Unipolar Depression and Diagnosing Bipolar Disorder

A new study brings to light the problem of incorrect or incomplete diagnosis for people afflicted with bipolar disorder. Patients receiving medication for depression or any mental dysfunction should consult the advice and guidance of a trained mental health professional. The study targeted 790 patients diagnosed with unipolar depression who had previously attended a GP practice in Darlington, Cleveland by sending them Mood Disorder Questionnaires (MDQ). Of the original 790, 278 patients returned the questionnaires and the results were that 24 percent had an episode of mania or mild mania. Subsequent assessment of the patients showed that half had bipolar disorder.
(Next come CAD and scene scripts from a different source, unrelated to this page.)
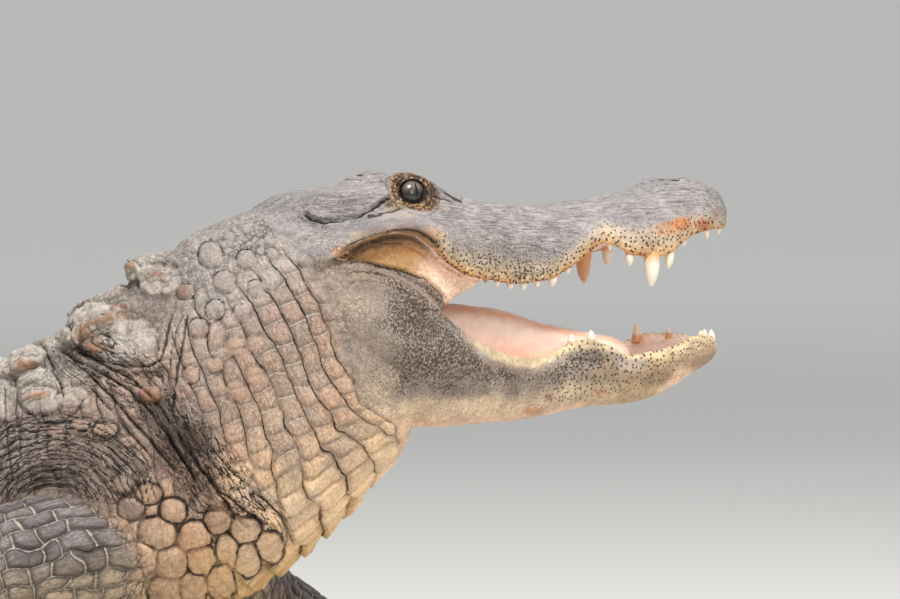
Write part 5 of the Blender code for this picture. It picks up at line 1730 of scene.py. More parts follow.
class HidePattern:
    """The skin cut into flat sheets that lie beside one another, for its map."""

    skull = Sheet(0.010, 0.010, 0.480, 0.440, (-0.235, 0.235), (-0.52, 0.01))
    chin = Sheet(0.510, 0.010, 0.480, 0.440, (-0.34, 0.34), (-0.52, 0.01))
    palate = Sheet(0.570, 0.465, 0.420, 0.075, (-0.53, 0.02), (-0.17, 0.17))
    floor = Sheet(0.570, 0.550, 0.420, 0.075, (-0.53, 0.02), (-0.17, 0.17))
    lining = Sheet(0.570, 0.635, 0.420, 0.045, (-0.53, 0.02), (0.23, 0.55))
    neck = Sheet(0.010, 0.465, 0.540, 0.215, (-0.62, 0.62), (0.37, 0.85))
    back = Sheet(0.010, 0.695, 0.330, 0.295, (-0.66, 0.66), (0.84, 1.76))
    tail = Sheet(0.350, 0.695, 0.170, 0.295, (-0.34, 0.34), (1.74, 3.22))
    # heights over the floor that the skull and the chin are measured from
    crown = 0.53
    chin_low = 0.25
    neck_to = 0.845
    back_to = 1.75

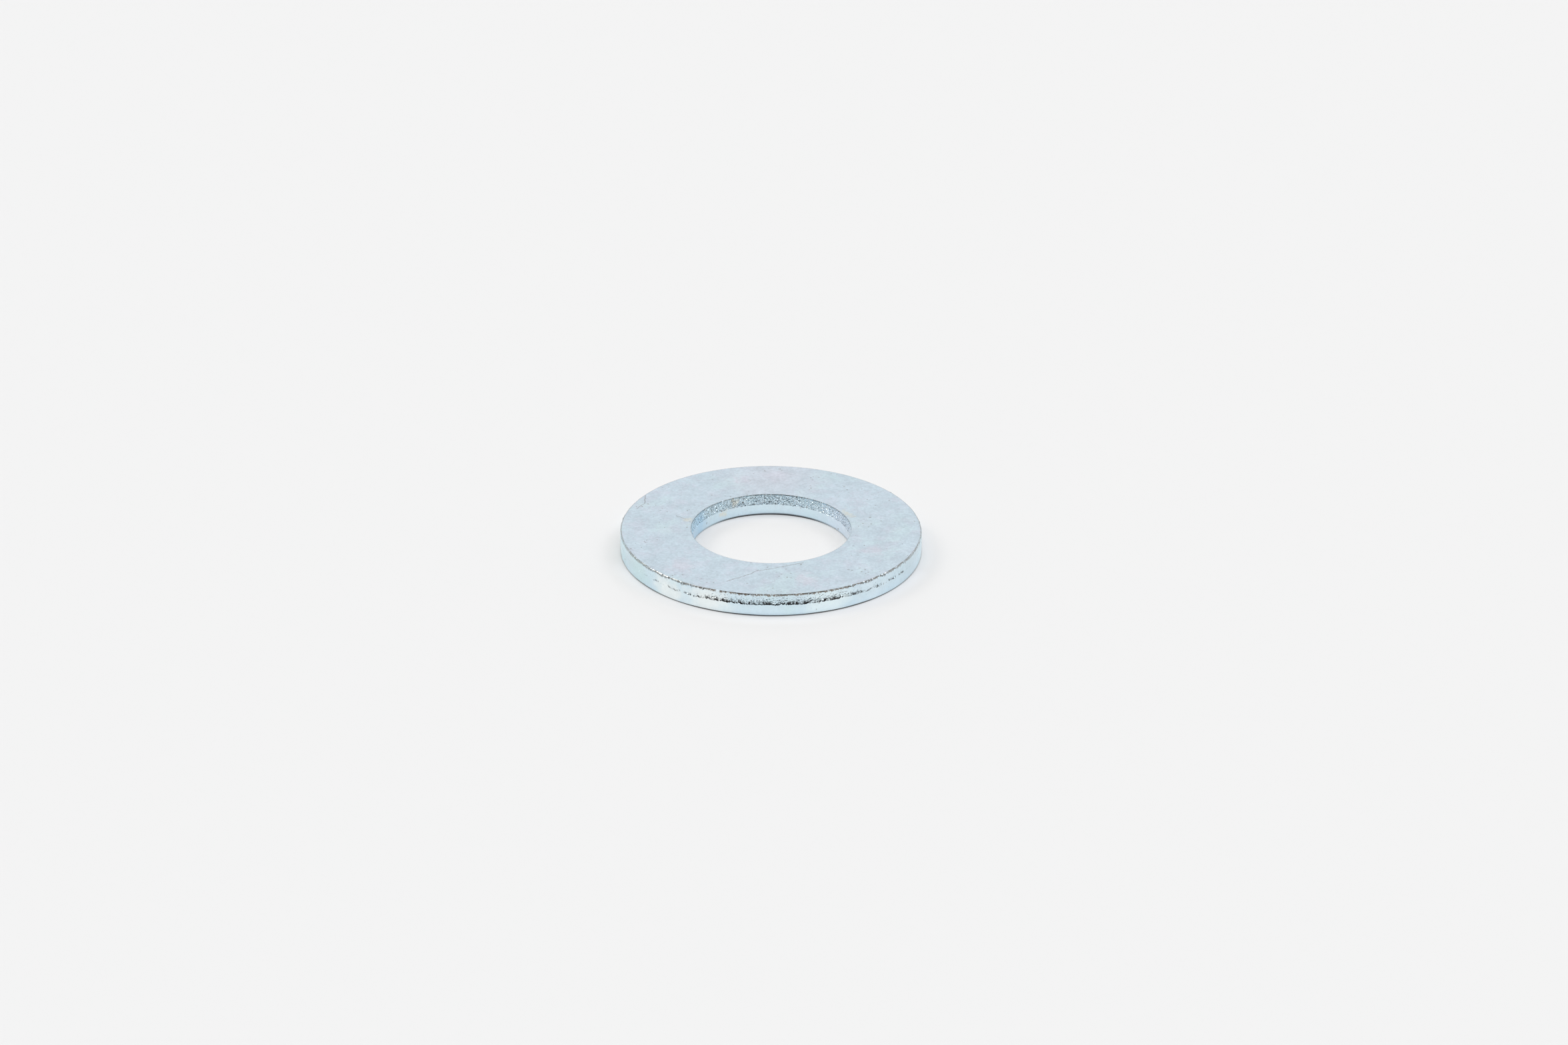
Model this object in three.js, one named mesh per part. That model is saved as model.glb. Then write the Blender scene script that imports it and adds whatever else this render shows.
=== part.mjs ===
// Plain flat washer, punched from steel strip and zinc plated.
//
// A compound die cuts the outside and the bore in one stroke, so both walls show the same
// bands. From the lower face up they are a rounded die roll, a smooth burnished band at the
// full size, a short step where the steel tore, and a fracture band that leans back into
// the material, up to a tumbled burr edge at the upper face.
//
// Millimetres, +Z up. The origin lies on the bore's axis, in the lower bearing face.

import * as THREE from "three";

// Driving dimensions, for an M10 bolt.
const OUTER_DIAMETER = 20;
const BORE_DIAMETER = 10.5;
const THICKNESS = 1.5;

// Bands that punching leaves on each wall.
const DIE_ROLL_HEIGHT = 0.09 * THICKNESS;
const DIE_ROLL_WIDTH = 0.11 * THICKNESS;
const BURNISHED_TOP = 0.50 * THICKNESS;
const STEP_TOP = 0.57 * THICKNESS;
const STEP_DEPTH = 0.03 * THICKNESS;
const BREAK_DEPTH = 0.040 * THICKNESS; // radial lean at the top of the fracture band
const BURR_EDGE_RADIUS = 0.040 * THICKNESS;

// Facets.
const SEGMENTS_ROUND = 144;
const DIE_ROLL_STEPS = 3;
const BURR_EDGE_STEPS = 2;

const ZINC_PLATE = new THREE.MeshStandardMaterial({
  name: "zinc_plated_steel",
  color: 0xc8d6e0,
  roughness: 0.38,
  metalness: 1,
});

// Evenly spaced angles of a quarter turn, both ends included.
function quarterTurn(steps) {
  return Array.from({ length: steps + 1 }, (_, i) => (i / steps) * (Math.PI / 2));
}

// One wall's outline as (radius, height) points, from the lower face up to the upper face.
// `inward` is the sign of the radial direction that points into the material.
function wallOutline(radius, inward) {
  const dieRoll = quarterTurn(DIE_ROLL_STEPS).map(
    (a) =>
      new THREE.Vector2(
        radius + inward * DIE_ROLL_WIDTH * (1 - Math.sin(a)),
        DIE_ROLL_HEIGHT * (1 - Math.cos(a)),
      ),
  );
  const tear = [
    new THREE.Vector2(radius, BURNISHED_TOP),
    new THREE.Vector2(radius + inward * STEP_DEPTH, STEP_TOP),
  ];
  const burrEdge = quarterTurn(BURR_EDGE_STEPS).map(
    (a) =>
      new THREE.Vector2(
        radius + inward * (BREAK_DEPTH + BURR_EDGE_RADIUS * (1 - Math.cos(a))),
        THICKNESS - BURR_EDGE_RADIUS * (1 - Math.sin(a)),
      ),
  );
  return [...dieRoll, ...tear, ...burrEdge];
}

// The washer's section, closed on itself and turned about the bore's axis.
function washerGeometry() {
  const outerWall = wallOutline(OUTER_DIAMETER / 2, -1);
  const boreWall = wallOutline(BORE_DIAMETER / 2, 1).reverse();
  const section = [...outerWall, ...boreWall, outerWall[0]];
  return new THREE.LatheGeometry(section, SEGMENTS_ROUND).rotateX(Math.PI / 2);
}

const flatWasher = new THREE.Mesh(washerGeometry(), ZINC_PLATE);
flatWasher.name = "flat_washer";

const washer = new THREE.Group();
washer.add(flatWasher);

export default washer;
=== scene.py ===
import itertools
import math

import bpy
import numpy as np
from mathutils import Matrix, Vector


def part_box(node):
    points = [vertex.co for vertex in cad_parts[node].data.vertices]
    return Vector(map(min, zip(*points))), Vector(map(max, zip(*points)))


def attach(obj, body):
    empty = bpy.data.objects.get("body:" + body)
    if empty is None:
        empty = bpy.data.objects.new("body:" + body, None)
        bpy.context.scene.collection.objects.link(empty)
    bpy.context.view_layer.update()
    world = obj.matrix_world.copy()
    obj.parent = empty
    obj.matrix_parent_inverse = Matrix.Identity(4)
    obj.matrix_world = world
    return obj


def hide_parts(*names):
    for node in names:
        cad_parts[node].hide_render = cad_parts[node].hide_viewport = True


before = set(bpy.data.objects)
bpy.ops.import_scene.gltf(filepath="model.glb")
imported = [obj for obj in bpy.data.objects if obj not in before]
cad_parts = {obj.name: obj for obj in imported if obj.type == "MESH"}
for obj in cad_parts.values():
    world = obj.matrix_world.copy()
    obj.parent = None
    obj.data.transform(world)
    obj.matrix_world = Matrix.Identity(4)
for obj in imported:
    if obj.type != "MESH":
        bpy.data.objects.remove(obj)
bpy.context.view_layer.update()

# A flat washer, punched from steel strip and zinc plated, on a pale studio floor.
#
# The CAD ring gives every size. One closed mesh replaces it, with the bands that a compound
# die leaves on both walls: a die roll, a burnished land, a ragged tear, a granular fracture
# band and a tumbled burr edge. Units are metres, +Z up, with the origin on the bore's axis
# in the lower face.

# ------------------------------------------------------------------ sizes from the CAD frame

NODE = "flat_washer"
SLOT = "zinc_plated_steel"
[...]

UK Researcher Dr. Stuart Watson from the University of Newcastle, Department of Psychiatry, points out that "treating bipolar patients as though they had depression could exacerbate the condition. ‘The guidelines say that bipolar patients shouldn’t be on an antidepressant drug without an antimania drug,’ he said. The concern is that treating bipolar disorder with antidepressants alone can exacerbate the mania side of the disorder."

Again, this study brings to light the problem of incorrect or incomplete diagnosis. The MDQ is one way to diagnose people afflicted with bipolar disorder and consulting a mental health professional for this or any other mental diagnosis and treatment is preferential. It reduces the chance of incomplete or misdiagnosis.